- _INSTRUCTION_: Check each line of the records below for the word "This" and copy those where it appears.

- _DATASET EXTRACT_:
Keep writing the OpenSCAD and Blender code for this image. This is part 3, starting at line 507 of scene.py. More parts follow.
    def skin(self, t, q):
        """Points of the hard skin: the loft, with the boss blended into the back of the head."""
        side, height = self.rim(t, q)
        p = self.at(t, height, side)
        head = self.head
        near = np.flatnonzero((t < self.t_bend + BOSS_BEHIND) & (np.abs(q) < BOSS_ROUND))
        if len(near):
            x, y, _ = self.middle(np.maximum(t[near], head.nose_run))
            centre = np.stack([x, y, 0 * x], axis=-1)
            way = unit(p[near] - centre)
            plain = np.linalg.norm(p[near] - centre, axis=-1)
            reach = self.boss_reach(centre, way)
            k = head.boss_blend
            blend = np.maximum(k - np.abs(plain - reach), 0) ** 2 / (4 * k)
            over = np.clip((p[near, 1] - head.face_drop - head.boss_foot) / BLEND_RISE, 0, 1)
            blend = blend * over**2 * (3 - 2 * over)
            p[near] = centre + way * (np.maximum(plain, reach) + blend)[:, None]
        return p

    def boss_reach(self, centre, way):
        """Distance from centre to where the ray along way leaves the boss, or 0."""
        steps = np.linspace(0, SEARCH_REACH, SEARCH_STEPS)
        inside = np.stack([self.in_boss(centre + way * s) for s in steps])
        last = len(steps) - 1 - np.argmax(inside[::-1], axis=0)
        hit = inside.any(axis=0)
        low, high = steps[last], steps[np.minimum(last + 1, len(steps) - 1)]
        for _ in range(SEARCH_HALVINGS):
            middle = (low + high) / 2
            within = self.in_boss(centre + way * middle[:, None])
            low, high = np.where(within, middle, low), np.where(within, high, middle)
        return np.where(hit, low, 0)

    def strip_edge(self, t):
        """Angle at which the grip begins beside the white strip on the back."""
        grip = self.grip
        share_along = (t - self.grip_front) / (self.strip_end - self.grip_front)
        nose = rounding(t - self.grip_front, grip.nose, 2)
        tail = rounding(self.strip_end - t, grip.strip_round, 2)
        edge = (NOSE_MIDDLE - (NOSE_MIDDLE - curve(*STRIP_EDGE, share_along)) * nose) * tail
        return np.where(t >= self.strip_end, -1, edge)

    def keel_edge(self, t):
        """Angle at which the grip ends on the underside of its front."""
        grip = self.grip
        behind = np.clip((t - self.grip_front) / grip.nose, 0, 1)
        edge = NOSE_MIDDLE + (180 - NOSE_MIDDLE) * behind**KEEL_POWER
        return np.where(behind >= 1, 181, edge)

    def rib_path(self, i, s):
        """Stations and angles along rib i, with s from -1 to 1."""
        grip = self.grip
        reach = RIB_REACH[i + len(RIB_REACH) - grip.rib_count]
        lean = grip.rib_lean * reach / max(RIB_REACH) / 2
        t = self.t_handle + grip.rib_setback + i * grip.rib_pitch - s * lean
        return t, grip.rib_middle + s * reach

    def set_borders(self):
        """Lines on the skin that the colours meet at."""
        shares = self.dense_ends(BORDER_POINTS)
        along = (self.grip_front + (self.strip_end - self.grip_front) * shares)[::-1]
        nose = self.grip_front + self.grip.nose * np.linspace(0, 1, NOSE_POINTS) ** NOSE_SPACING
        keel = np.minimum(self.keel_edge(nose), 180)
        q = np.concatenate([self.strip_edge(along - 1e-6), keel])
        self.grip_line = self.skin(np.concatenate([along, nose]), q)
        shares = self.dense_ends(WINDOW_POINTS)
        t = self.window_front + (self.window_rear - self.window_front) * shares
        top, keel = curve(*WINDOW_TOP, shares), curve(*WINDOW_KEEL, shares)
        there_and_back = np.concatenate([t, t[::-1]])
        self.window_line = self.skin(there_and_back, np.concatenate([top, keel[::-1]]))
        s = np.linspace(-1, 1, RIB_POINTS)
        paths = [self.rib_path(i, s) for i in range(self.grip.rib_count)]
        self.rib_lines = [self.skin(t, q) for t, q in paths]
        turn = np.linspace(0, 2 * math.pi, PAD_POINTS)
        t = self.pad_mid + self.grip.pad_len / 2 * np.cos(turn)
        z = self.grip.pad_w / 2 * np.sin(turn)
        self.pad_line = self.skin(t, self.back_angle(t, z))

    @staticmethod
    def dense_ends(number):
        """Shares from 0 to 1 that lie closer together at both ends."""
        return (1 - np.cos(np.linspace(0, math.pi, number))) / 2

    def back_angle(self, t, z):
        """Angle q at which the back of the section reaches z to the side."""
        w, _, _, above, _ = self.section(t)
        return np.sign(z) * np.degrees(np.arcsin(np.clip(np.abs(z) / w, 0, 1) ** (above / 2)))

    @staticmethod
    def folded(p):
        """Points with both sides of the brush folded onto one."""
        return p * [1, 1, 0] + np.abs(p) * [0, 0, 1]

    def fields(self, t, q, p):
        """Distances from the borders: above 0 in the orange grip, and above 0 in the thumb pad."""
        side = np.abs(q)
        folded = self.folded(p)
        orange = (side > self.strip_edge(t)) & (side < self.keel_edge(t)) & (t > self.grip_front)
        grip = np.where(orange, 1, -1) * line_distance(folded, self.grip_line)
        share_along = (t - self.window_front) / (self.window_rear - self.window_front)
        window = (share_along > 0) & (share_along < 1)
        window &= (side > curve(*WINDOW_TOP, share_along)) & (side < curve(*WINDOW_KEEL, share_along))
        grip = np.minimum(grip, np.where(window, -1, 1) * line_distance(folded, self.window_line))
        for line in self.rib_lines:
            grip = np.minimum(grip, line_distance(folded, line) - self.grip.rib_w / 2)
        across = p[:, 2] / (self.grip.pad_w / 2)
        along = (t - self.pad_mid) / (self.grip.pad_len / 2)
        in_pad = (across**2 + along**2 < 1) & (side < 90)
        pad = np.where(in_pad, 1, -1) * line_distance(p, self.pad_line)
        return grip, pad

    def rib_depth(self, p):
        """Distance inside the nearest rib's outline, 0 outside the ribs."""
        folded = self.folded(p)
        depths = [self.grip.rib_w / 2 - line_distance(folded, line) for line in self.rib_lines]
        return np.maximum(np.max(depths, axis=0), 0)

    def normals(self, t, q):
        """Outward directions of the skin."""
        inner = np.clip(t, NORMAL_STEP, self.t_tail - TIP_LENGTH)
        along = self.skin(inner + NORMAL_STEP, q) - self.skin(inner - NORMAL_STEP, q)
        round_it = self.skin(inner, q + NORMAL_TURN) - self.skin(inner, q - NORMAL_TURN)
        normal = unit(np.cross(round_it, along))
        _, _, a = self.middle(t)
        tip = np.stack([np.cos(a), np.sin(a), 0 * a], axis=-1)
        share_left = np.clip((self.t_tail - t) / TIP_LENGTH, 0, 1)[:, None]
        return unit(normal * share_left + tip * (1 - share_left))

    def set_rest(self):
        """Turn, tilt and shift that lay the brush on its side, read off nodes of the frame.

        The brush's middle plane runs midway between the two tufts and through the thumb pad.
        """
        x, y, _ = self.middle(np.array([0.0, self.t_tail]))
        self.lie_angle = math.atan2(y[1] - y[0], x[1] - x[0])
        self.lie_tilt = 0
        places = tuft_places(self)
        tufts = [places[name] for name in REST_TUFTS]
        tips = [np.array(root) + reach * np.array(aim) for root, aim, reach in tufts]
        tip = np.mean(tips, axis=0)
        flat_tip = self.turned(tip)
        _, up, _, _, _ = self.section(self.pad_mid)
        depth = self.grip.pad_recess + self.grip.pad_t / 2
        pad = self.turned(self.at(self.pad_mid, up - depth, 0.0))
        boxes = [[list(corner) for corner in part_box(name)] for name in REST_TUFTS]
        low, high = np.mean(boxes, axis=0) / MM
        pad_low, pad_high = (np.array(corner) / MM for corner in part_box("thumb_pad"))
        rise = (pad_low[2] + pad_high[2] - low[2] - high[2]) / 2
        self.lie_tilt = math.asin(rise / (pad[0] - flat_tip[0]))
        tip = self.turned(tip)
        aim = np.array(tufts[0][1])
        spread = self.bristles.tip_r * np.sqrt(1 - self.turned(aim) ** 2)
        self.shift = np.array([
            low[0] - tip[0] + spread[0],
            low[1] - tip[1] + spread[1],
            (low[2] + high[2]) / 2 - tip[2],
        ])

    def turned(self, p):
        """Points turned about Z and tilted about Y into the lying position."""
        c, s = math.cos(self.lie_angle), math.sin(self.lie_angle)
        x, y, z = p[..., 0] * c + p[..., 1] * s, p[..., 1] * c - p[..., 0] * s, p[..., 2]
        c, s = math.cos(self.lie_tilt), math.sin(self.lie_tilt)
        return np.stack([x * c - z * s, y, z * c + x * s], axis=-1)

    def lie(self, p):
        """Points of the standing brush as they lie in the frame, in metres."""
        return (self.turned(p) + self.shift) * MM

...

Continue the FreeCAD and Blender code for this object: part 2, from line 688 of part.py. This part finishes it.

- _PROBLEM SOLUTION_:
Keep writing the OpenSCAD and Blender code for this image. This is part 3, starting at line 507 of scene.py. More parts follow.
Continue the FreeCAD and Blender code for this object: part 2, from line 688 of part.py. This part finishes it.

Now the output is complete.